§ **DIRECTIONS FOR THIS TASK**: Line by line, reproduce exactly the beginning of the listing below, ending with the line that contains "SHARP_ANGLE = math.radians(35)" and adding nothing.

§ **INFORMATION PROVIDED**:

━━━━━━━━━━

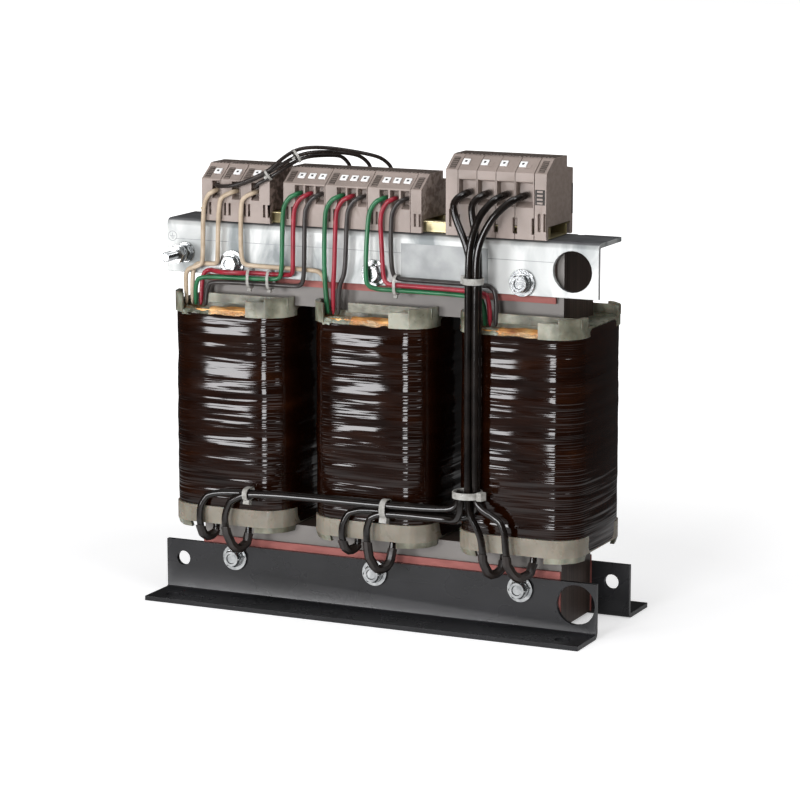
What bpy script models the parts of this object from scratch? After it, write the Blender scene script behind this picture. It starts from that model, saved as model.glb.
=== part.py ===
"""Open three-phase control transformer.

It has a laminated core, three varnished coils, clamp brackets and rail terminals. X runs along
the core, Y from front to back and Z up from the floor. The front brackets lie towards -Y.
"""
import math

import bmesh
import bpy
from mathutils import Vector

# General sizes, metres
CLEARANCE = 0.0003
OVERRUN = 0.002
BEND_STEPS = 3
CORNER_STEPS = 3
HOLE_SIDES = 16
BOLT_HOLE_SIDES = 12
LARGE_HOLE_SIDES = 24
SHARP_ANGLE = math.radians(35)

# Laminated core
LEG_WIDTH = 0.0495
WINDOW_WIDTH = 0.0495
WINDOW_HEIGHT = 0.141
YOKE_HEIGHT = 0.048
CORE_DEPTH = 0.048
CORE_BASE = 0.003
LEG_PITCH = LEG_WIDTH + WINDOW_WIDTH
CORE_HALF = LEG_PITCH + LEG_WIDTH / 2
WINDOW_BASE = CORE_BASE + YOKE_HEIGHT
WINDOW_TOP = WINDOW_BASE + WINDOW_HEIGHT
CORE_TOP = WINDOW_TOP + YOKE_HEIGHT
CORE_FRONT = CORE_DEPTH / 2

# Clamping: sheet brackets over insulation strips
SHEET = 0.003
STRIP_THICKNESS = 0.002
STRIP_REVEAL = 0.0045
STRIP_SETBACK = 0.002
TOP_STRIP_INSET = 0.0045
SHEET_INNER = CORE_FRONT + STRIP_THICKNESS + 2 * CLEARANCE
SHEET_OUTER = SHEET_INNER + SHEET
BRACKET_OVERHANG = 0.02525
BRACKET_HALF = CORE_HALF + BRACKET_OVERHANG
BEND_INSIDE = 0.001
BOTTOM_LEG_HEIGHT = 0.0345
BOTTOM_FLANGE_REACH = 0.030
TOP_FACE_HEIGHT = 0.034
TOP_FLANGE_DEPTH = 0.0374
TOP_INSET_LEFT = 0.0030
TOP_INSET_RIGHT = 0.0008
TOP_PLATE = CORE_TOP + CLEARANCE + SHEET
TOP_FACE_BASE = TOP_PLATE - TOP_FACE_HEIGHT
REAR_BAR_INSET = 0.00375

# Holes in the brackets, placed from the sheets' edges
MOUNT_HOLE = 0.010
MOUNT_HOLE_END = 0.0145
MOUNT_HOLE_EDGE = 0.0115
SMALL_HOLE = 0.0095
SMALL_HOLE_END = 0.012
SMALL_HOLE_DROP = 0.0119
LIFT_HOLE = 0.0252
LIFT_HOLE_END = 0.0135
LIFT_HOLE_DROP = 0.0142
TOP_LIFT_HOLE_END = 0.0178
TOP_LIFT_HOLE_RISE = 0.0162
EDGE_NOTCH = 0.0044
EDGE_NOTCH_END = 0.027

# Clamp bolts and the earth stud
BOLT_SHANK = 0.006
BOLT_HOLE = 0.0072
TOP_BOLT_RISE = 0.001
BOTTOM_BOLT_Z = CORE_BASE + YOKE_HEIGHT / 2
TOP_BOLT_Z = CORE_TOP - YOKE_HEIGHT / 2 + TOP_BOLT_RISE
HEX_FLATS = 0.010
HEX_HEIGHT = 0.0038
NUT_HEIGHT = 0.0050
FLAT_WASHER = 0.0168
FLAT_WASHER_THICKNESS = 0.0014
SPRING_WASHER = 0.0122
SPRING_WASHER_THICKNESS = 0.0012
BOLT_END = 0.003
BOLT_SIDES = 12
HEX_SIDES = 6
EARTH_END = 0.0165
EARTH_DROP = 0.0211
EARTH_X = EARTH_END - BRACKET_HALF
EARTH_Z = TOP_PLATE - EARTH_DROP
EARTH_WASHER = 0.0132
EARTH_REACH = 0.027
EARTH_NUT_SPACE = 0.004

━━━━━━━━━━

§ **RESPONSE TO THIS EXERCISE**:
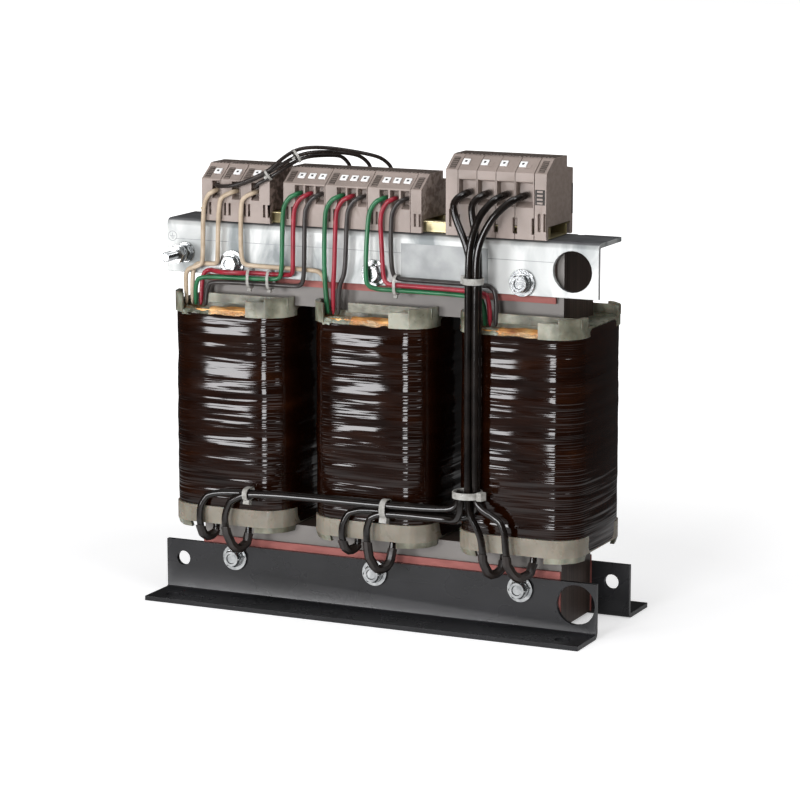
What bpy script models the parts of this object from scratch? After it, write the Blender scene script behind this picture. It starts from that model, saved as model.glb.
=== part.py ===
"""Open three-phase control transformer.

It has a laminated core, three varnished coils, clamp brackets and rail terminals. X runs along
the core, Y from front to back and Z up from the floor. The front brackets lie towards -Y.
"""
import math

import bmesh
import bpy
from mathutils import Vector

# General sizes, metres
CLEARANCE = 0.0003
OVERRUN = 0.002
BEND_STEPS = 3
CORNER_STEPS = 3
HOLE_SIDES = 16
BOLT_HOLE_SIDES = 12
LARGE_HOLE_SIDES = 24
SHARP_ANGLE = math.radians(35)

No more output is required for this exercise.